Problem statement:
Go through the entries below and write each one out exactly.

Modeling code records

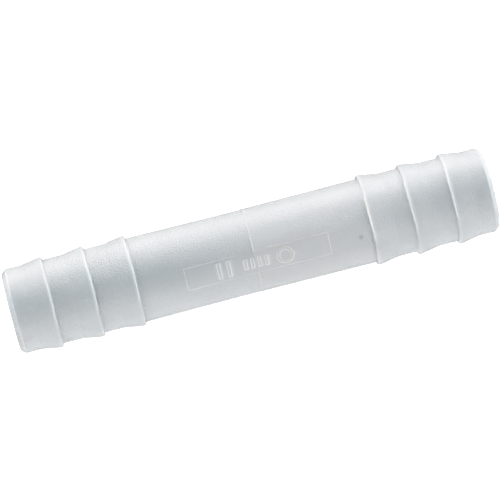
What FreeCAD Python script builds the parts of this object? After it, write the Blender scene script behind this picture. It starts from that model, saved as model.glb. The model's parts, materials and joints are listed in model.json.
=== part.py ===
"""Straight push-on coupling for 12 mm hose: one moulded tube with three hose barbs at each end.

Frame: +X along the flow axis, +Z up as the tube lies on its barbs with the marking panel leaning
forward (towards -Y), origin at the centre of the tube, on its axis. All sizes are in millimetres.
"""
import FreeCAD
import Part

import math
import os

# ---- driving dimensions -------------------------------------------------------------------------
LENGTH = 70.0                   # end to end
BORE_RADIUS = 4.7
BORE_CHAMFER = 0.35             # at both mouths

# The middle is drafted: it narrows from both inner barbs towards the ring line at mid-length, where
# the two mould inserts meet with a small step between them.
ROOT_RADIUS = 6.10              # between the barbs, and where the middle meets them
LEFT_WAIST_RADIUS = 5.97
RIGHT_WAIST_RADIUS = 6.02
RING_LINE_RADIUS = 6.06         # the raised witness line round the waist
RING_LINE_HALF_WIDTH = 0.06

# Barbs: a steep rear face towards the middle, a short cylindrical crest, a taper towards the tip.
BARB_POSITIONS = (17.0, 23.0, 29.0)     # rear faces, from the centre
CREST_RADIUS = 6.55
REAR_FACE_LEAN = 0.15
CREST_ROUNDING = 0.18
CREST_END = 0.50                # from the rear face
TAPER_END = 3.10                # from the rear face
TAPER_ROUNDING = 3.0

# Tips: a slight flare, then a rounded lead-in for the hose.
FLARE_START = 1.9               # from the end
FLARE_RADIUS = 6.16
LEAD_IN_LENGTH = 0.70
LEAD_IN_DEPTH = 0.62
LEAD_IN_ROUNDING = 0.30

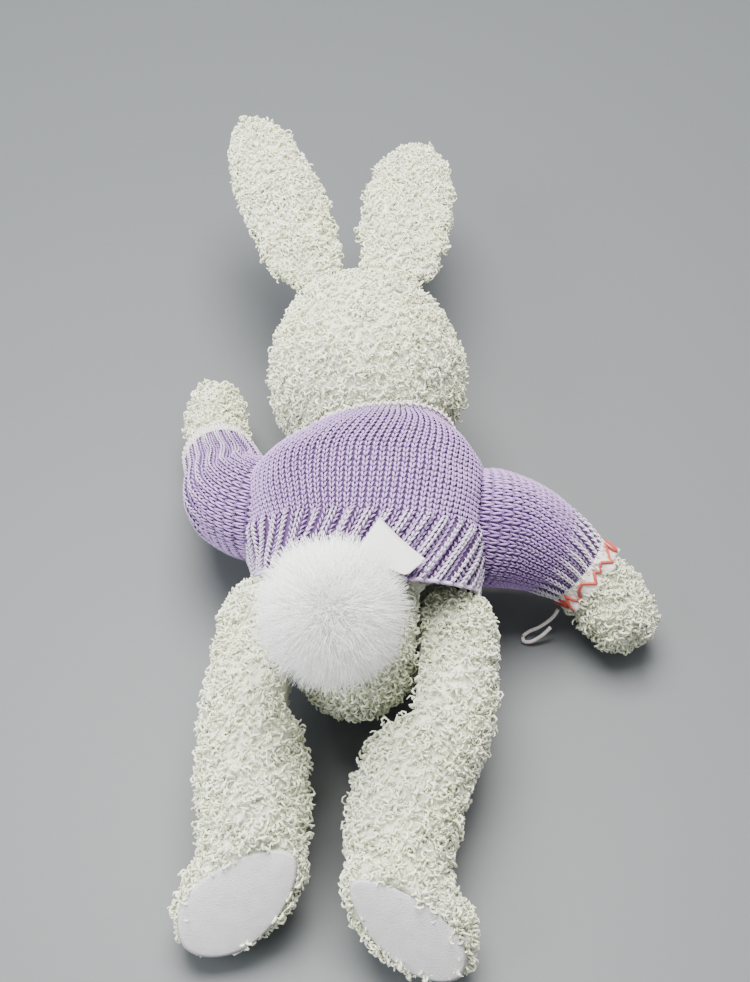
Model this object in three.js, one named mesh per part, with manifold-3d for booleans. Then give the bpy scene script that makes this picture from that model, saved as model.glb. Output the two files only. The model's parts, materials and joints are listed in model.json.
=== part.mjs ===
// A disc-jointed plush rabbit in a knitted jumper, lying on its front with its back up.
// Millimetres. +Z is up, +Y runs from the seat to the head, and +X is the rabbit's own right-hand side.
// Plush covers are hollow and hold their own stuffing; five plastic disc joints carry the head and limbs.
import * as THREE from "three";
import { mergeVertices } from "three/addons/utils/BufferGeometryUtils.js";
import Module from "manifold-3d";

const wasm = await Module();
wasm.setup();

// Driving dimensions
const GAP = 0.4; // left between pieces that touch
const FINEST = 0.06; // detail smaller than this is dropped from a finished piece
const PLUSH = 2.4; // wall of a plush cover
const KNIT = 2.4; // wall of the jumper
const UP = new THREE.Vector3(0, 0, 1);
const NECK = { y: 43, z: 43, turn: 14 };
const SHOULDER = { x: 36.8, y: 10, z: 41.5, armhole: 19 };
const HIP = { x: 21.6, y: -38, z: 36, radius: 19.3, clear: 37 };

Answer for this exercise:
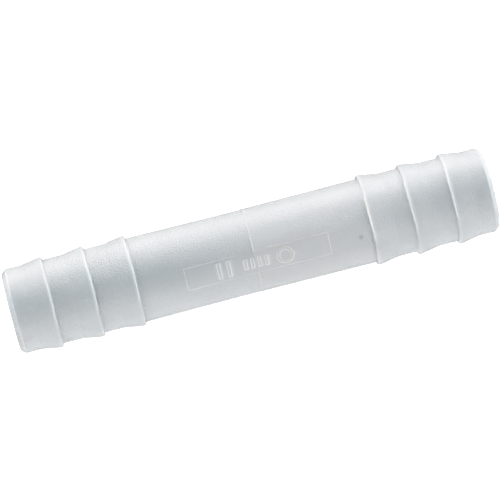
What FreeCAD Python script builds the parts of this object? After it, write the Blender scene script behind this picture. It starts from that model, saved as model.glb. The model's parts, materials and joints are listed in model.json.
=== part.py ===
"""Straight push-on coupling for 12 mm hose: one moulded tube with three hose barbs at each end.

Frame: +X along the flow axis, +Z up as the tube lies on its barbs with the marking panel leaning
forward (towards -Y), origin at the centre of the tube, on its axis. All sizes are in millimetres.
"""
import FreeCAD
import Part

import math
import os

# ---- driving dimensions -------------------------------------------------------------------------
LENGTH = 70.0                   # end to end
BORE_RADIUS = 4.7
BORE_CHAMFER = 0.35             # at both mouths

# The middle is drafted: it narrows from both inner barbs towards the ring line at mid-length, where
# the two mould inserts meet with a small step between them.
ROOT_RADIUS = 6.10              # between the barbs, and where the middle meets them
LEFT_WAIST_RADIUS = 5.97
RIGHT_WAIST_RADIUS = 6.02
RING_LINE_RADIUS = 6.06         # the raised witness line round the waist
RING_LINE_HALF_WIDTH = 0.06

# Barbs: a steep rear face towards the middle, a short cylindrical crest, a taper towards the tip.
BARB_POSITIONS = (17.0, 23.0, 29.0)     # rear faces, from the centre
CREST_RADIUS = 6.55
REAR_FACE_LEAN = 0.15
CREST_ROUNDING = 0.18
CREST_END = 0.50                # from the rear face
TAPER_END = 3.10                # from the rear face
TAPER_ROUNDING = 3.0

# Tips: a slight flare, then a rounded lead-in for the hose.
FLARE_START = 1.9               # from the end
FLARE_RADIUS = 6.16
LEAD_IN_LENGTH = 0.70
LEAD_IN_DEPTH = 0.62
LEAD_IN_ROUNDING = 0.30

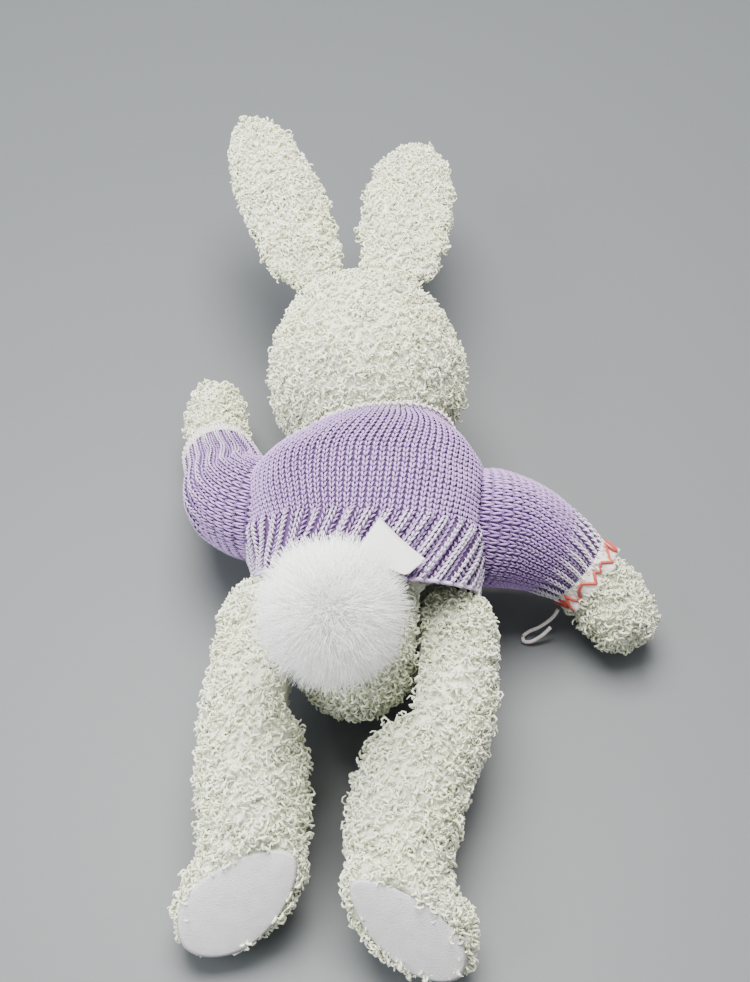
Model this object in three.js, one named mesh per part, with manifold-3d for booleans. Then give the bpy scene script that makes this picture from that model, saved as model.glb. Output the two files only. The model's parts, materials and joints are listed in model.json.
=== part.mjs ===
// A disc-jointed plush rabbit in a knitted jumper, lying on its front with its back up.
// Millimetres. +Z is up, +Y runs from the seat to the head, and +X is the rabbit's own right-hand side.
// Plush covers are hollow and hold their own stuffing; five plastic disc joints carry the head and limbs.
import * as THREE from "three";
import { mergeVertices } from "three/addons/utils/BufferGeometryUtils.js";
import Module from "manifold-3d";

const wasm = await Module();
wasm.setup();

// Driving dimensions
const GAP = 0.4; // left between pieces that touch
const FINEST = 0.06; // detail smaller than this is dropped from a finished piece
const PLUSH = 2.4; // wall of a plush cover
const KNIT = 2.4; // wall of the jumper
const UP = new THREE.Vector3(0, 0, 1);
const NECK = { y: 43, z: 43, turn: 14 };
const SHOULDER = { x: 36.8, y: 10, z: 41.5, armhole: 19 };
const HIP = { x: 21.6, y: -38, z: 36, radius: 19.3, clear: 37 };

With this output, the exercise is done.